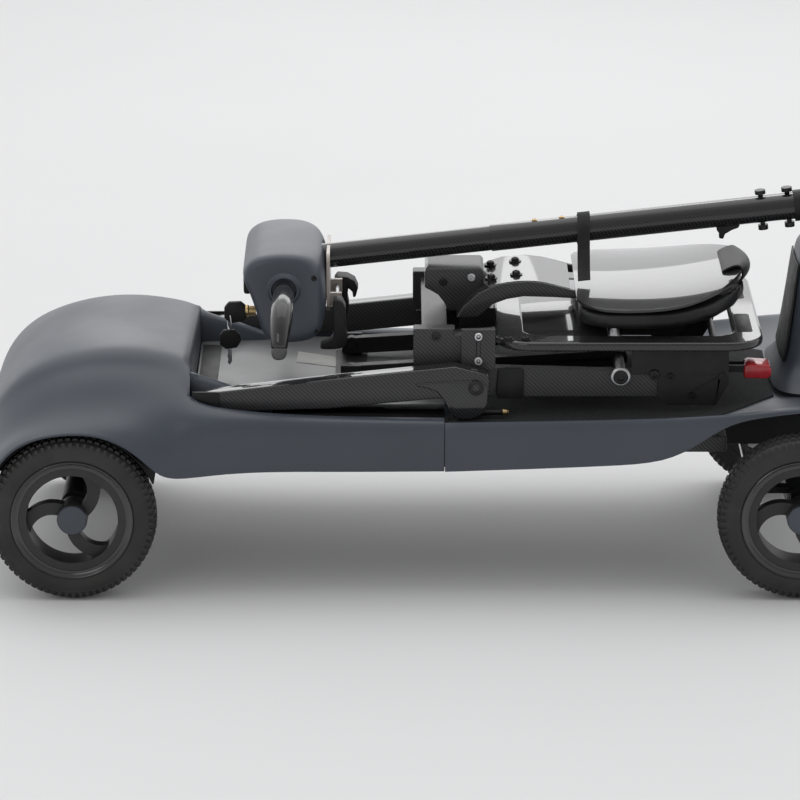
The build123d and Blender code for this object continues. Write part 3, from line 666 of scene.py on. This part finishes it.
BRASS = grained("lock_brass", (0.50, 0.36, 0.17), (0.62, 0.47, 0.25), 0.3, metal=1.0, scale=60, grain=700,
    strength=0.1)
barrel = bored("lock_barrel", (-218, -20, 296), [(0, 0.01), (0, 6), (-8, 6), (-9, 7.4), (-11, 7.6),
    (-12.4, 6.8), (-12.6, 4), (-14, 3.4), (-14, 0.01)])
made(barrel, "key", BRASS, "steel", "ignition_key", angle=40)
bow_outline = [(-13, -6), (-13, 6), (-8, 12), (5, 12.5), (12, 6), (13, -2), (8, -10), (-6, -12)]
key_bow = slab("key_bow", [(-241.5 + u * 1.12, 294 + v * 1.1) for u, v in bow_outline], -23.8, -16.2,
    bevel=0.0016)
made(key_bow, "key", BLACK_MOULDED, "black_plastic", angle=40)
spare_bow = slab("spare_key_bow", [(-249 + u * 0.98, 260 + v) for u, v in bow_outline], -23, -17,
    bevel=0.0014)
made(spare_bow, "key", BLACK_MOULDED, "black_plastic", "key_ring", angle=40)
spare_blade = slab("spare_key_blade", [(-252.6, 252), (-247.4, 252), (-247.4, 232), (-248.6, 230.5),
    (-250, 228), (-252.6, 231), (-251.6, 235), (-252.6, 239), (-251.8, 244), (-252.6, 248)], -21.1, -18.9,
    bevel=0.0003)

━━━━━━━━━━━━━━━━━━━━

Using the data above, output each line exactly.

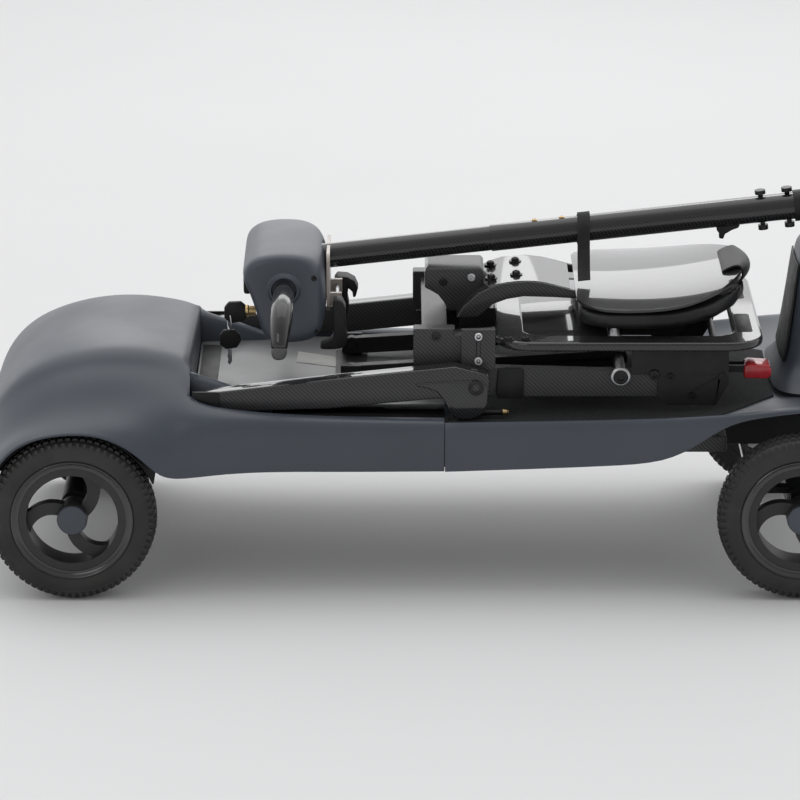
The build123d and Blender code for this object continues. Write part 3, from line 666 of scene.py on. This part finishes it.
BRASS = grained("lock_brass", (0.50, 0.36, 0.17), (0.62, 0.47, 0.25), 0.3, metal=1.0, scale=60, grain=700,
    strength=0.1)
barrel = bored("lock_barrel", (-218, -20, 296), [(0, 0.01), (0, 6), (-8, 6), (-9, 7.4), (-11, 7.6),
    (-12.4, 6.8), (-12.6, 4), (-14, 3.4), (-14, 0.01)])
made(barrel, "key", BRASS, "steel", "ignition_key", angle=40)
bow_outline = [(-13, -6), (-13, 6), (-8, 12), (5, 12.5), (12, 6), (13, -2), (8, -10), (-6, -12)]
key_bow = slab("key_bow", [(-241.5 + u * 1.12, 294 + v * 1.1) for u, v in bow_outline], -23.8, -16.2,
    bevel=0.0016)
made(key_bow, "key", BLACK_MOULDED, "black_plastic", angle=40)
spare_bow = slab("spare_key_bow", [(-249 + u * 0.98, 260 + v) for u, v in bow_outline], -23, -17,
    bevel=0.0014)
made(spare_bow, "key", BLACK_MOULDED, "black_plastic", "key_ring", angle=40)
spare_blade = slab("spare_key_blade", [(-252.6, 252), (-247.4, 252), (-247.4, 232), (-248.6, 230.5),
    (-250, 228), (-252.6, 231), (-251.6, 235), (-252.6, 239), (-251.8, 244), (-252.6, 248)], -21.1, -18.9,
    bevel=0.0003)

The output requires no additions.